GPD - Papers of Archbishop George Patrick Dwyer
Dates: 1928-1989
Number of records in this collection: 820
The Papers of George Patrick Dwyer (1908-1987), sixth Archbishop of Birmingham, 1965-1981. George Patrick Dwyer was born on 25 September 1908 in Manchester and attended St Bede's Grammar School, before going to the English College, Rome, where he was ordained for the Diocese of Salford on 1 November 1932, and gained Doctorates in Philosophy and Theology. On his return to England he went to Cambridge University, where he read Modern Languages and gained First Class Honours. From 1937 until 1947 he was on the teaching staff of St Bede's, Manchester, before joining John Heenan at the Catholic Missionary Society.
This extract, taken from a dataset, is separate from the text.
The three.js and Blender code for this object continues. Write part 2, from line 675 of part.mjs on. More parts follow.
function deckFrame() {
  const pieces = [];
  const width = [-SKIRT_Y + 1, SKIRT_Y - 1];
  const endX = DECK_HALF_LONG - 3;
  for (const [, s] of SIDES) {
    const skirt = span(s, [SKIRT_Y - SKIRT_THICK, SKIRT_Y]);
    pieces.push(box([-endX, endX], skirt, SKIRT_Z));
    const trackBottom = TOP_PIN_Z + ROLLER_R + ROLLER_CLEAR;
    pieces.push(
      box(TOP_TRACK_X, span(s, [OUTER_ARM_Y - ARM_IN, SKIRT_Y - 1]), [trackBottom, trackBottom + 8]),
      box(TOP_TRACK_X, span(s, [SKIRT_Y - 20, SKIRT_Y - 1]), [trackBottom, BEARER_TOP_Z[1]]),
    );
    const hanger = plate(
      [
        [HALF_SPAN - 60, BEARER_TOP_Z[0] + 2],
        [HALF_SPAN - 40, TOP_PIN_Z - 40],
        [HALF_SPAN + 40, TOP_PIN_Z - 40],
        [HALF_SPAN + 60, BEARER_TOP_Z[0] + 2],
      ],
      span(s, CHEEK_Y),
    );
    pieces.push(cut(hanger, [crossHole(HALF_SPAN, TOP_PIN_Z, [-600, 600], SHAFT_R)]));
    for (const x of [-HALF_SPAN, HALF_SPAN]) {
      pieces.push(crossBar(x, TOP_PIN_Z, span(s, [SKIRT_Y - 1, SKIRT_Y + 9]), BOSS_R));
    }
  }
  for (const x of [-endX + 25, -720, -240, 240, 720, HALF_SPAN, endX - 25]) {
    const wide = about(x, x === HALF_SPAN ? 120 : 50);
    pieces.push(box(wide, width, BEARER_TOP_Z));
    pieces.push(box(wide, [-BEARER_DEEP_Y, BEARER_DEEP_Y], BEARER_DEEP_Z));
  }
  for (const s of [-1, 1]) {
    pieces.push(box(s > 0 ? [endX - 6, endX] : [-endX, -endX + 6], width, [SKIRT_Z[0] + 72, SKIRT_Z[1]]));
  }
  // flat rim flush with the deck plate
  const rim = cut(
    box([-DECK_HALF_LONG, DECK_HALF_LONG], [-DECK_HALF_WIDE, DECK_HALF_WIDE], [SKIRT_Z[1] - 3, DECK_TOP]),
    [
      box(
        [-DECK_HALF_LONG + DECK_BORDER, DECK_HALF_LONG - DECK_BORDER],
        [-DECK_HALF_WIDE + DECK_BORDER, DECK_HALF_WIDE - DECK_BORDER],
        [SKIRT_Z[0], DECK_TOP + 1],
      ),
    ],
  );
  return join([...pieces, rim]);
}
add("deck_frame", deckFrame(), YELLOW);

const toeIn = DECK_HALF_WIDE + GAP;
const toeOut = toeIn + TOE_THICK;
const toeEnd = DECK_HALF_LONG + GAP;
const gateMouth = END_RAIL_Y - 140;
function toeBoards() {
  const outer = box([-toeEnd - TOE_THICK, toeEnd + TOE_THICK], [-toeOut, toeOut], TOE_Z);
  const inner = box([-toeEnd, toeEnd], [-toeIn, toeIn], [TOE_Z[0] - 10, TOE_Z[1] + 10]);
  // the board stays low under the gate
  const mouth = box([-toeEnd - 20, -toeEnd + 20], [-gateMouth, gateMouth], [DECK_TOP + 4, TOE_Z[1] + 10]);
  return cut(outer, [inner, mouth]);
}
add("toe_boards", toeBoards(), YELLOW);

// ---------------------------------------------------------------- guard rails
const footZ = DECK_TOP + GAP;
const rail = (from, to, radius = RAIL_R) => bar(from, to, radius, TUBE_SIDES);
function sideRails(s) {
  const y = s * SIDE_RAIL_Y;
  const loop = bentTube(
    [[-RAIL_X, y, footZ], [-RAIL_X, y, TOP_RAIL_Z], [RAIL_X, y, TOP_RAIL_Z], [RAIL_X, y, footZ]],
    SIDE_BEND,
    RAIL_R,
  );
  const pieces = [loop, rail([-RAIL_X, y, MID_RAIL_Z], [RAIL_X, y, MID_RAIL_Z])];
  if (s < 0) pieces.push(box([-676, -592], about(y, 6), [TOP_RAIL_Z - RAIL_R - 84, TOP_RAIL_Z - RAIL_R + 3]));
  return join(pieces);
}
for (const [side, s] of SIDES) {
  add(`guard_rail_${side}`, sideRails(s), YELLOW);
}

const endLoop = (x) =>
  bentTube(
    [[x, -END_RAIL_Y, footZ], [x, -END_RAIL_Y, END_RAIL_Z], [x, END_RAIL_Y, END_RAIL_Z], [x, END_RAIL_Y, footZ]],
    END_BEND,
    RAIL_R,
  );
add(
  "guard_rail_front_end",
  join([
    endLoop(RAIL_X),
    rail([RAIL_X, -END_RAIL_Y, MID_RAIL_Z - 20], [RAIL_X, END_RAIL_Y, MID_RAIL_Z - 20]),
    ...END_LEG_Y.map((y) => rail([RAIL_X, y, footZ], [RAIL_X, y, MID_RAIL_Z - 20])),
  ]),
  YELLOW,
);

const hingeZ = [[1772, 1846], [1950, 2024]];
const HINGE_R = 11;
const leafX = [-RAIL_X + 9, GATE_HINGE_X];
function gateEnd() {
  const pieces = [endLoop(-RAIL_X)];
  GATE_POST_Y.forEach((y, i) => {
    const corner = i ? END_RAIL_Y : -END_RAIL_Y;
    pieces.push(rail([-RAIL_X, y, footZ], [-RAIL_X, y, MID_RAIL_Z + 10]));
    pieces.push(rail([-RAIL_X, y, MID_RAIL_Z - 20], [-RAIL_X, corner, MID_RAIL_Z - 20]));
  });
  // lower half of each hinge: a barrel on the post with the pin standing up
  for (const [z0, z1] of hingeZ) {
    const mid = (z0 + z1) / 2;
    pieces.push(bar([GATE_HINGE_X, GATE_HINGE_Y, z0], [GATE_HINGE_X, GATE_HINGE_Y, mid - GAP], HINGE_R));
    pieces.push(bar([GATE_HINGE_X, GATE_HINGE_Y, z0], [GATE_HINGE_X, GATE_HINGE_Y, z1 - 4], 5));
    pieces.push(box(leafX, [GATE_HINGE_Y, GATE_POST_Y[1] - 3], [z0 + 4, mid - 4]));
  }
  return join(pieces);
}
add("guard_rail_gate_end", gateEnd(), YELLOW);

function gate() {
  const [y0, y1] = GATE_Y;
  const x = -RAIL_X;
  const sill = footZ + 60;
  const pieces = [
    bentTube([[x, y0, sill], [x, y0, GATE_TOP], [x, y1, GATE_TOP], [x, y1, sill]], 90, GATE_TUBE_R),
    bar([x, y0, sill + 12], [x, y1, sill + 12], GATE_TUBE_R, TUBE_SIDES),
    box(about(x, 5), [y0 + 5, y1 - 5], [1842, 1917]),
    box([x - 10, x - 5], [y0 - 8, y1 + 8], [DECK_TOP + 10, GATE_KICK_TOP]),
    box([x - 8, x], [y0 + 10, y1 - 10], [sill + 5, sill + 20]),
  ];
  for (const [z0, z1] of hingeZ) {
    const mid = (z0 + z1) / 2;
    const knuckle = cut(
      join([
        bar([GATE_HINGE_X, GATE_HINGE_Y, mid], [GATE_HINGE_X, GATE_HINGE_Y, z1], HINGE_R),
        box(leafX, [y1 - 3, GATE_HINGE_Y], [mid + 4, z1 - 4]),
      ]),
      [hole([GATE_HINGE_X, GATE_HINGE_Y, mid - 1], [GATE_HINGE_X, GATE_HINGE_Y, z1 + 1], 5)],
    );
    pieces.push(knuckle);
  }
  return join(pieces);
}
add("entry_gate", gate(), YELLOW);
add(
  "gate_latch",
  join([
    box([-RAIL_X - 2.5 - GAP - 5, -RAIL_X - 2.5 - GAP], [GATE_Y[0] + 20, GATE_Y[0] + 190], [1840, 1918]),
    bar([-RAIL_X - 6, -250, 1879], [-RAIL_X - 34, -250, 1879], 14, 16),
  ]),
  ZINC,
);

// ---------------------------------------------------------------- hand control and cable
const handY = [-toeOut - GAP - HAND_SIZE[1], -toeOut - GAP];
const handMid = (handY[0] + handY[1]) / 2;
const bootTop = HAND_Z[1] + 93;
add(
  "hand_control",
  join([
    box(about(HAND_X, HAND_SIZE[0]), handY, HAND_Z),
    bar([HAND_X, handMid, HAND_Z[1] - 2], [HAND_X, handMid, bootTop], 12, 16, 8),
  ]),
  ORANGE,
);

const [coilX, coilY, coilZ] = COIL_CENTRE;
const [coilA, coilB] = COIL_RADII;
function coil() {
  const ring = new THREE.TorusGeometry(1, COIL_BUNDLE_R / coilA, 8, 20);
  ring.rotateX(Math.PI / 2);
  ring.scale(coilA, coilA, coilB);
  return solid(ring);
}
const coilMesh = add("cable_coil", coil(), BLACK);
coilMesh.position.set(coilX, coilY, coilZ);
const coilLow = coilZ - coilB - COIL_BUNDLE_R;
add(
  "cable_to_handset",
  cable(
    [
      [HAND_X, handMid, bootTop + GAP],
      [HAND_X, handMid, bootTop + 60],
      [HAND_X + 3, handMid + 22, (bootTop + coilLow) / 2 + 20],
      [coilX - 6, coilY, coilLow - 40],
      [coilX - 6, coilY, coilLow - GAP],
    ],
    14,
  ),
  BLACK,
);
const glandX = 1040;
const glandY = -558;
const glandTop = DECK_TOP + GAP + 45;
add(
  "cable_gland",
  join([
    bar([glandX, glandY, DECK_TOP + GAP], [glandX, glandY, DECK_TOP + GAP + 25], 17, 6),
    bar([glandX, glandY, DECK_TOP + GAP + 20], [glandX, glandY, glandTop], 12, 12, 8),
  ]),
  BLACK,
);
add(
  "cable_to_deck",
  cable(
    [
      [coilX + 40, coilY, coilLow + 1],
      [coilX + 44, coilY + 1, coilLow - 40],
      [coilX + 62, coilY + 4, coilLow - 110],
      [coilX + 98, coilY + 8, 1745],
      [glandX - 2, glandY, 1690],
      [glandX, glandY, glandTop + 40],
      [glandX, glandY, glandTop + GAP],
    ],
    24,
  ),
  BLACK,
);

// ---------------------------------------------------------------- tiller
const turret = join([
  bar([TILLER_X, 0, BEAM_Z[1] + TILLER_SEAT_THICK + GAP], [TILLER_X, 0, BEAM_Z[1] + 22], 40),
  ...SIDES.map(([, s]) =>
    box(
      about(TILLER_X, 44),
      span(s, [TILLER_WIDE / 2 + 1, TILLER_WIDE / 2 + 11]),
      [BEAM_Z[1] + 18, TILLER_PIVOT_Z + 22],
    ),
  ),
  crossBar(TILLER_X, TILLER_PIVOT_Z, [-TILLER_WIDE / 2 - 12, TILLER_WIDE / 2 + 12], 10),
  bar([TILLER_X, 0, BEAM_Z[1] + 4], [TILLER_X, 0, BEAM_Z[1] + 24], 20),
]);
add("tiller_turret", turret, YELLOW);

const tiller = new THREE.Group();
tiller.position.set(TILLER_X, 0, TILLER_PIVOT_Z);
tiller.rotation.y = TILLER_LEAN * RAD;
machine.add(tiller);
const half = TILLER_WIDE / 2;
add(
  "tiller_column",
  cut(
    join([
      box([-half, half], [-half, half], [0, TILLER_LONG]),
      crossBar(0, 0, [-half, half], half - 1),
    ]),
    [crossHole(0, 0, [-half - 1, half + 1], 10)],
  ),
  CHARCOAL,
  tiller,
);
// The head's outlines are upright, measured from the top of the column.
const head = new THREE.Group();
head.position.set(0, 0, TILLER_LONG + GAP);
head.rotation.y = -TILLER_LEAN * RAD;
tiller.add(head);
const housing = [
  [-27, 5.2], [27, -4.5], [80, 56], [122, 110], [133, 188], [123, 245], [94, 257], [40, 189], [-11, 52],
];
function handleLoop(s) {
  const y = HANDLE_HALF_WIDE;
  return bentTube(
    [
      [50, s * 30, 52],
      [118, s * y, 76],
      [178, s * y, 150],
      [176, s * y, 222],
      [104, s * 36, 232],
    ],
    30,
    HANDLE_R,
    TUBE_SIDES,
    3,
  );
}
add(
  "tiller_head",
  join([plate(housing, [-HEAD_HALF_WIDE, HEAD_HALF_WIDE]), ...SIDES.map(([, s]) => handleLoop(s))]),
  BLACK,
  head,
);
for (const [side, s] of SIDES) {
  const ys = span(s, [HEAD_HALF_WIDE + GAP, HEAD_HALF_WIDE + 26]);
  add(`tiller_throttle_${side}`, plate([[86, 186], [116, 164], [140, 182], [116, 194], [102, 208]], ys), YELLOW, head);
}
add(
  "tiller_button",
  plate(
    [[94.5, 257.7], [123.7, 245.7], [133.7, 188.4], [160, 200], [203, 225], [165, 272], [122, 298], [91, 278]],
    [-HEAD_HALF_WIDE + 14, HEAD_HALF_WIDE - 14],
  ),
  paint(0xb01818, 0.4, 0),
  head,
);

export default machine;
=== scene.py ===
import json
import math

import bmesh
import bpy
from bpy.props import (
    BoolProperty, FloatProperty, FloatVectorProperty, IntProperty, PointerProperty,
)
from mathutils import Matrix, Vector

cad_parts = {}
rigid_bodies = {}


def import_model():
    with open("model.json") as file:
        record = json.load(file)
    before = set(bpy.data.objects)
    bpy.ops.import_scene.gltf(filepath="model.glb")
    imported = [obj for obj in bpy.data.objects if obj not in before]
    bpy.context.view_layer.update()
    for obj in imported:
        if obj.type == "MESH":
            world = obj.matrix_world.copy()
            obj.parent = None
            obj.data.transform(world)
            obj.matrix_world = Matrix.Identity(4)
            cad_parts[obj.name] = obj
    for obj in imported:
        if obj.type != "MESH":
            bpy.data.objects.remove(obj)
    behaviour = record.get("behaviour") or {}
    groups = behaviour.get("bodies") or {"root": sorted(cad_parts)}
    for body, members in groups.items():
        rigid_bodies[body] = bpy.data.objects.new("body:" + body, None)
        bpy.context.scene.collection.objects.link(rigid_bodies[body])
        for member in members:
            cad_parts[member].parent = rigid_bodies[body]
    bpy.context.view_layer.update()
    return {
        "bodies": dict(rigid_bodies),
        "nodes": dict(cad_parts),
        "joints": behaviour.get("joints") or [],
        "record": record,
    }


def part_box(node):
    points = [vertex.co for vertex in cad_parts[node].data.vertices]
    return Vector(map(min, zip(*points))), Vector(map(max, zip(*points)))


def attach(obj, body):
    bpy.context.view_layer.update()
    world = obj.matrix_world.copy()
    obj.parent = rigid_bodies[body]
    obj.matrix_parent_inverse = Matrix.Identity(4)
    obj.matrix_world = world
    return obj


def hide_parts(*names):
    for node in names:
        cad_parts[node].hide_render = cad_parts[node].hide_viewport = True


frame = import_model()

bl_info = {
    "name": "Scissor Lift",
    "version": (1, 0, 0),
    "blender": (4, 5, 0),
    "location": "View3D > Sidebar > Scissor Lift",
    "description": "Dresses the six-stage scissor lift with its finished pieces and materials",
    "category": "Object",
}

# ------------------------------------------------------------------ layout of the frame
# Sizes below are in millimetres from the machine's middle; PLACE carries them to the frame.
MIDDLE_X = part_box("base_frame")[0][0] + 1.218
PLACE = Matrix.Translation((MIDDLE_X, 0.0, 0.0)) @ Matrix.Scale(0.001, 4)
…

When Heenan was made Bishop of Leeds in 1951, Dwyer became Superior of the Society and in 1957 succeeded Heenan in the see of Leeds. On 7 October 1965 he was translated to Birmingham and was for some years Chairman of the Bishops' Conference of England and Wales. During his archiepiscopate 26 new churches were built and 210 major school projects, including the Newman College of Education in Birmingham, were undertaken. He resigned the see on 1 September 1981 and died on 17 September 1987. The collection comprises much correspondence of an administrative nature relating to his episcopal work, although there is not as much material as might be expected from his sixteen years as Archbishop of Birmingham. Official papers from the Second Vatican Council are plentiful, as are those concerned with liturgical reforms after the Council, together with the meetings of the Bishops' Conference of England and Wales, but even here there are some surprising gaps, such as the paucity of material relating to the Theological Commission, of which Dwyer was Chairman. There is little personal material; it is said that Dwyer destroyed nearly all his personal papers before his death.